Enter image description here

  1. In the modal which comes up, select the storage location where you want the events to be stored. You can choose from an existing S3 bucket. If there is no existing bucket, then create a new Trail, which will allow you to create a new S3 bucket that you can select when creating an Athena table (check documentation for steps on this here).
  2. After table creation, visit the Athena console page console.aws.amazon.com/athena and click on the Query Editor on the menu bar left of the console. Run the SQL query below and replace the TableName with the one in your console. The name is under the tables section of the Query Editor.
SELECT REVERSE(
        SUBSTRING(
            REVERSE(
                useridentity.sessioncontext.sessionissuer.username
            ),
            14
        )
    ),
    eventsource,
    eventname,
    eventtype,
    awsregion,
    COUNT(eventname) AS eventname_count
FROM cloudtrail_logs_aws_cloudtrail_logs_111111111111_7a32ei43
WHERE eventtype = 'AwsApiCall'
    AND awsregion = 'us-east-1'
    AND (
        useridentity.sessioncontext.sessionissuer.username LIKE 'eksctl-playground-cluster-nodegrou-NodeInstanceRole-%'
        OR useridentity.sessioncontext.sessionissuer.username LIKE 'eksctl-playground-cluster-cluster-ServiceRole-%'
        OR useridentity.sessioncontext.sessionissuer.username LIKE 'eksctl-playground-cluster-addon-vpc-cni-Role1%'
    )
GROUP BY REVERSE(
        SUBSTRING(
            REVERSE(
                useridentity.sessioncontext.sessionissuer.username
            ),
            14
        )
    ),
    eventsource,
    eventname,
    eventtype,
    awsregion
ORDER BY eventname_count DESC
  1. The result of the above query should produce something similar to the image below with the list of all AWS API calls made by the EKS service in a particular region sorted by AWS APIs called the most. A few things to note about the query above since Amazon EKS uses IAM roles that make calls to the AWS API on your behalf, the query will retrieve API calls made by these roles. These roles include, but not limited to, those used by IRSA, EKS Pod Identities, and EKS Add-ons. Visit the IAM console at console.aws.amazon.com/iam/ and search the list of roles, for example: NodeInstanceRole, EKSClusterRole, and vpc-cni-Role. Depending on the cluster creation method, this might have different names, especially when using IaC tools like eksctl. The SQL queries also include these roles to capture all API calls.

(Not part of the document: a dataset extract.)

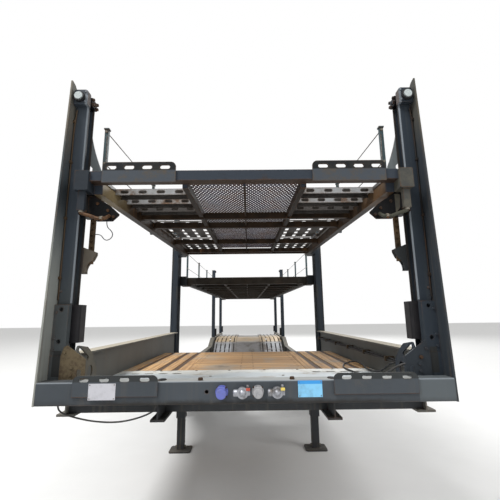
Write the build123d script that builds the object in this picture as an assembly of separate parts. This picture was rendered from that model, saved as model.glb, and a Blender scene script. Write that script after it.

Enter image description here

Following the steps above, I have obtained some AWS API calls (you can decide to focus on the APIs with a high call count) to monitor and set alerts. Using CloudWatch, set custom metrics using the API calls of interest and put an alerting threshold on the CloudWatch graph.

Setting up CloudWatch Graph and Alerting:

  1. Visit the CloudWatch console at console.aws.amazon.com/cloudwatch/, and choose Metric/All metrics on the menu bar to the left. Choose Usage and then select By AWS Resource. In the search box of the list of metrics, search for the AWS API call of interest.

Enter image description here

  1. Since I have sorted the list according to API call count, you can decide to pick the Top 10 and concentrate on graphing those in CW. For brevity sake, I will focus on DescribeAutoScalingGroups , DescribeInstances, and DescribeSecurityGroups. Next, select the APIs by eventname and create a graph for the CW console.
  2. The result should be similar to the image below after graphing these API calls. You can also create a custom dashboard for the graphs. For guidance, check the documentation at this link at create CloudWatch Dashboard.

Enter image description here

  1. Finally, to set the alarm for each API call shown above, click the Bell symbol beside each API under the Actions header. This action will take you to the page shown in the figure below, where you will set the threshold and data points for the alarms. Setting the threshold would require the throttling limits found on each service's documentation and their respective limits (NB: The limits might differ if you had requested a limit increase). The API throttling limits for the three API calls above are in this guide: https://docs.aws.amazon.com/ec2/latest/devguide/ec2-api-throttling.html. To set the alarm threshold for these API calls, you have to consider that throttling uses the token bucket algorithm (check here: https://docs.aws.amazon.com/ec2/latest/devguide/ec2-api-throttling.html#throttling-how for more details). Cloudwatch only allows to set alarms at a minimum interval of 10 seconds. Using the worst-case scenario and DescribeInstances as an example: With a bucket capacity of 50 and a refill rate of 10, assuming a steady rate of 50 requests per second thus in 10 seconds, based on the workings of the token bucket algorithm, a maximum of 140 requests will be allowed. Simply put, Max allowed request = Bucket max capacity + ((CloudWatch period - 1) in seconds * Bucket refill rate). Using the calculated figure, you can set the alarm threshold at his figure or close depending on preference with a datapoint of 1 out of 3 breaches before the alarm goes to ALARM state. This alarm will help with possible periods of spikes. The figure below shows how to set the alarms. Another option for setting thresholds is to use CloudWatch Anomaly Detection, which will set a range based on historical trends (CloudWatch Anomaly Detection).

Enter image description here

After completing the above procedure, you will have a robust solution that will help mitigate issues relating to AWS API call failures on your EKS cluster and also inform on when to request a quota increase from AWS. Note that some API calls are indirectly associated with AWS Service resource usage. Thus, setting up AWS Service Quota alerts in CW will be beneficial. To do this, follow the guide in the document at Visualizing your service quotas and setting alarms.

By utilising CloudTrail, Athena, and CloudWatch, you can effectively monitor and manage AWS API calls in Amazon EKS. This will help boost the performance and reliability of your cloud infrastructure.